··· Input records
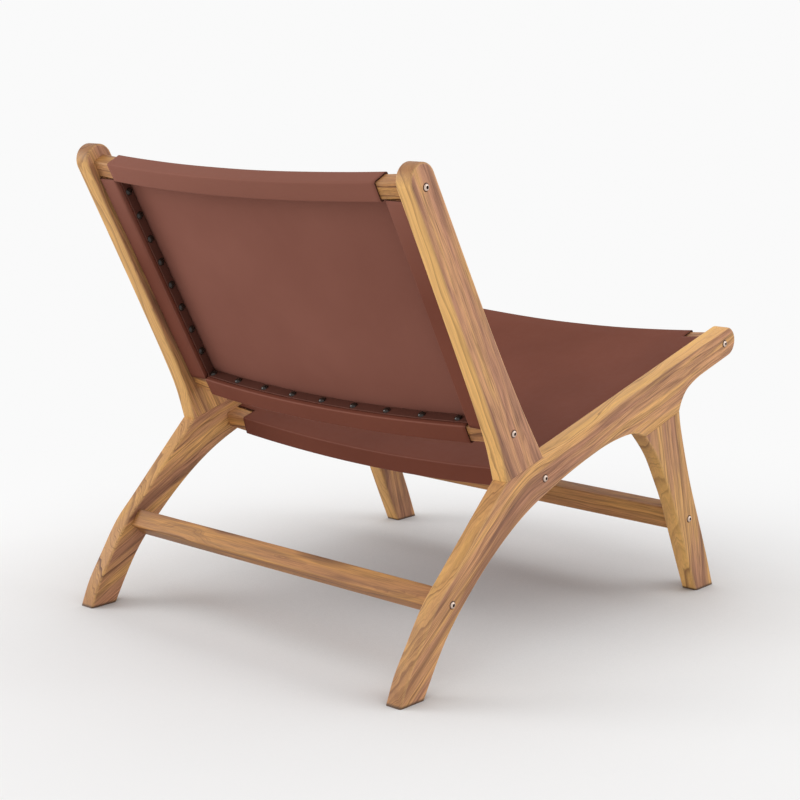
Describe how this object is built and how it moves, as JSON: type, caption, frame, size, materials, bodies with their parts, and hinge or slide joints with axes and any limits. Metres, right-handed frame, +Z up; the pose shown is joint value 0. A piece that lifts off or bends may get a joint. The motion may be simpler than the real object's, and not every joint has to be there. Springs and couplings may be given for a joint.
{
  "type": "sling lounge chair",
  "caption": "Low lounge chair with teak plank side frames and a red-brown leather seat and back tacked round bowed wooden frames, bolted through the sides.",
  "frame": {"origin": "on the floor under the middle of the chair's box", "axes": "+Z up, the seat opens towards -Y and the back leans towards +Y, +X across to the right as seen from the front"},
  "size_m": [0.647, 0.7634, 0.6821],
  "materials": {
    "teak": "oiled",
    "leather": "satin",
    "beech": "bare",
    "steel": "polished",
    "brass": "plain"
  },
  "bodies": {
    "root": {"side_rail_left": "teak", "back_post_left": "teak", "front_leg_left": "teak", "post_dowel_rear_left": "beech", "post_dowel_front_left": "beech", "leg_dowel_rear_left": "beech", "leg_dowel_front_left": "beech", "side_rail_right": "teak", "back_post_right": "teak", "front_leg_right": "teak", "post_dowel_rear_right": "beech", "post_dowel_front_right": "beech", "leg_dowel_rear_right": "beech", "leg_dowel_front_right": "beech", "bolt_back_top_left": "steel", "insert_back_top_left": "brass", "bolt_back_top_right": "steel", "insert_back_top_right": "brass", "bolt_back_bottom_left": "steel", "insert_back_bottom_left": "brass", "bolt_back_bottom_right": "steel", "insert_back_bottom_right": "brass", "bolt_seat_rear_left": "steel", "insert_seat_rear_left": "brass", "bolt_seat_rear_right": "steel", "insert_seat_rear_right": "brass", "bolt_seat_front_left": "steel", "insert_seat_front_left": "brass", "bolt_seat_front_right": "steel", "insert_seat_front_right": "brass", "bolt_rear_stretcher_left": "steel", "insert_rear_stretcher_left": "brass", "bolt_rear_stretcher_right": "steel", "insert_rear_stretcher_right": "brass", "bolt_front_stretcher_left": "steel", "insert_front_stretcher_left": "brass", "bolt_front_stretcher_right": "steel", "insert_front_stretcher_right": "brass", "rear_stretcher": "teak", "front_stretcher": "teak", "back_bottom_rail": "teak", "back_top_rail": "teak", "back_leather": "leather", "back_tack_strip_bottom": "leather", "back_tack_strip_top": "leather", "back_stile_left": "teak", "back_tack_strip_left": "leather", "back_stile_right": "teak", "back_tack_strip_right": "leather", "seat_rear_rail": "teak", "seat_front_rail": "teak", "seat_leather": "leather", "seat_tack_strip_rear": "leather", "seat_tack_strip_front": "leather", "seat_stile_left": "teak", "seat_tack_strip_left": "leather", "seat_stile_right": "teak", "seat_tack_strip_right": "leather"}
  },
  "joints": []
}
······
··· Input records
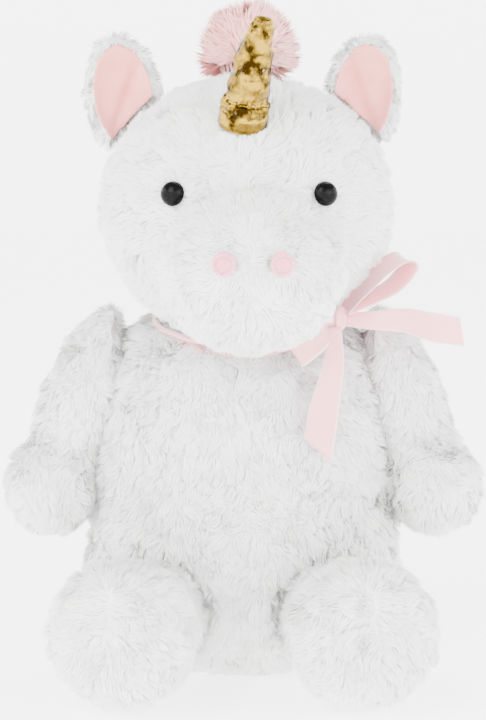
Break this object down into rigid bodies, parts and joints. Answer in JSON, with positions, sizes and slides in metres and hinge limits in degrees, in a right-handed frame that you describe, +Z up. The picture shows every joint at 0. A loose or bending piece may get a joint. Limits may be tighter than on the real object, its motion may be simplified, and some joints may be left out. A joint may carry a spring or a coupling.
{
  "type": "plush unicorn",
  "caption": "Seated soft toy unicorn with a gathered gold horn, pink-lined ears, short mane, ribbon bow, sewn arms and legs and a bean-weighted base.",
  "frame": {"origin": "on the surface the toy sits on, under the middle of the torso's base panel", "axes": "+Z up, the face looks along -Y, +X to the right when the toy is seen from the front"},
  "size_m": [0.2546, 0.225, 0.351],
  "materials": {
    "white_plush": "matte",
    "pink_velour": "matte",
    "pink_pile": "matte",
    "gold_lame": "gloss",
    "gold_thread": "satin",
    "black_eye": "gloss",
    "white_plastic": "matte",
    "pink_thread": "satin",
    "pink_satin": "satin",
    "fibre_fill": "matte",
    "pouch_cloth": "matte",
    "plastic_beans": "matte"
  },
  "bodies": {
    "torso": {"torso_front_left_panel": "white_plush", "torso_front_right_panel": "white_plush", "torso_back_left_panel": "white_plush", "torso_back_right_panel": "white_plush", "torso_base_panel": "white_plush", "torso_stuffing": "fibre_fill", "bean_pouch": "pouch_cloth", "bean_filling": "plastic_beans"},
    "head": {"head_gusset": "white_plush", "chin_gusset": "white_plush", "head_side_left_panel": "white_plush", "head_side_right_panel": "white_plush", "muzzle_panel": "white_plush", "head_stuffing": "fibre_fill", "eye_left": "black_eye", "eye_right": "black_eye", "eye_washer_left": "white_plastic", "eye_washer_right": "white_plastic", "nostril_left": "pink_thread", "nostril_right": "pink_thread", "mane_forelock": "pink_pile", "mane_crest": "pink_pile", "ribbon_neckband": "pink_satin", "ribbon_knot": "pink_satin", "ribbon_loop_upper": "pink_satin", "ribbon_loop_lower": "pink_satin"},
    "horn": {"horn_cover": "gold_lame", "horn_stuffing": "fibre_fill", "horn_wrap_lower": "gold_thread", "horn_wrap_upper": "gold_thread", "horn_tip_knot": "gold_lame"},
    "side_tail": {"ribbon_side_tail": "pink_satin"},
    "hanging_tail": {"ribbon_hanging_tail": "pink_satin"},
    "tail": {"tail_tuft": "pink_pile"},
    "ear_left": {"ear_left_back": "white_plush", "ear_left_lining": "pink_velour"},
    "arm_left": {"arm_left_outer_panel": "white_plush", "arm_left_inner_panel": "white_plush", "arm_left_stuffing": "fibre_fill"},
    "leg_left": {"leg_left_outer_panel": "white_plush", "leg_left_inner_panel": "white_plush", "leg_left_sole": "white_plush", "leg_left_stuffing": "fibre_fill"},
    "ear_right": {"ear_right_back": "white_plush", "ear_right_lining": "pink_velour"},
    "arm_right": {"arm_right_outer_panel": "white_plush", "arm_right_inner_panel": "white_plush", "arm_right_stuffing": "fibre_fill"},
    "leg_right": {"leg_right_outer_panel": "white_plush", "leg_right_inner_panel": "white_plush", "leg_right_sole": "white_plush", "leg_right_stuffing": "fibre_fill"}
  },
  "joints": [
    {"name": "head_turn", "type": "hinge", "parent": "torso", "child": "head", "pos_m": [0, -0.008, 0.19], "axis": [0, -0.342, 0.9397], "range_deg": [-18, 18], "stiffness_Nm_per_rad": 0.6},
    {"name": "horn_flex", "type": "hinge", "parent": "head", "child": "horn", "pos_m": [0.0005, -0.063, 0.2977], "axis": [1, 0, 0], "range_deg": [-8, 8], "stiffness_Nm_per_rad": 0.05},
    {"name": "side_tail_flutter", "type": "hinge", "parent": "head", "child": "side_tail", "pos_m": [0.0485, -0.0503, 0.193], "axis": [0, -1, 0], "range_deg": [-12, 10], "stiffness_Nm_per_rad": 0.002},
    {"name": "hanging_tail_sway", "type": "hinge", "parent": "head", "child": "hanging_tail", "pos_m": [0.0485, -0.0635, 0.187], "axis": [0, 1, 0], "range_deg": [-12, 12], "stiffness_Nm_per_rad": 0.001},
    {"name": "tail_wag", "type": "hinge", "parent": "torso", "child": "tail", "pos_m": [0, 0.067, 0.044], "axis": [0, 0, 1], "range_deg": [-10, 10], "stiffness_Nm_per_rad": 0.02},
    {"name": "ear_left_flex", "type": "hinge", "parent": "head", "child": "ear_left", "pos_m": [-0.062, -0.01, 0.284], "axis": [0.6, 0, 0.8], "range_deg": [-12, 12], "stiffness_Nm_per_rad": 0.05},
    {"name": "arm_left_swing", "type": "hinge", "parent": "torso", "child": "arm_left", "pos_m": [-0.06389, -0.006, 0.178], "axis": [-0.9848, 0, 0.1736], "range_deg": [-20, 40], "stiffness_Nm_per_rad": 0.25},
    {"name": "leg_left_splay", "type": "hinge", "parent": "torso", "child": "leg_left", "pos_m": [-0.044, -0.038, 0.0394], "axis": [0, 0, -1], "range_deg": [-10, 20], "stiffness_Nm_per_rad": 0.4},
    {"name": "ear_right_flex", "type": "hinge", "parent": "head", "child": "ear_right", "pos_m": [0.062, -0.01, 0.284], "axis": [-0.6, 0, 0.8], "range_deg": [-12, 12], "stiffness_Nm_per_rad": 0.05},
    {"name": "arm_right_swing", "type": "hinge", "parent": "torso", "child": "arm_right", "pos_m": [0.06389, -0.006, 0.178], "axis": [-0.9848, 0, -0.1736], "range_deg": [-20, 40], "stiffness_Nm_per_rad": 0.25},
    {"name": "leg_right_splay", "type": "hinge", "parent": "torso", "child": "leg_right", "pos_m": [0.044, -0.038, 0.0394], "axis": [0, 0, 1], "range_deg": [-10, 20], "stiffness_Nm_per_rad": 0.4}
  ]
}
······
▶ Requirements:
Reply with the number of lines in the preceding entries that contain "object", and no other words.

▶ Finished task:
2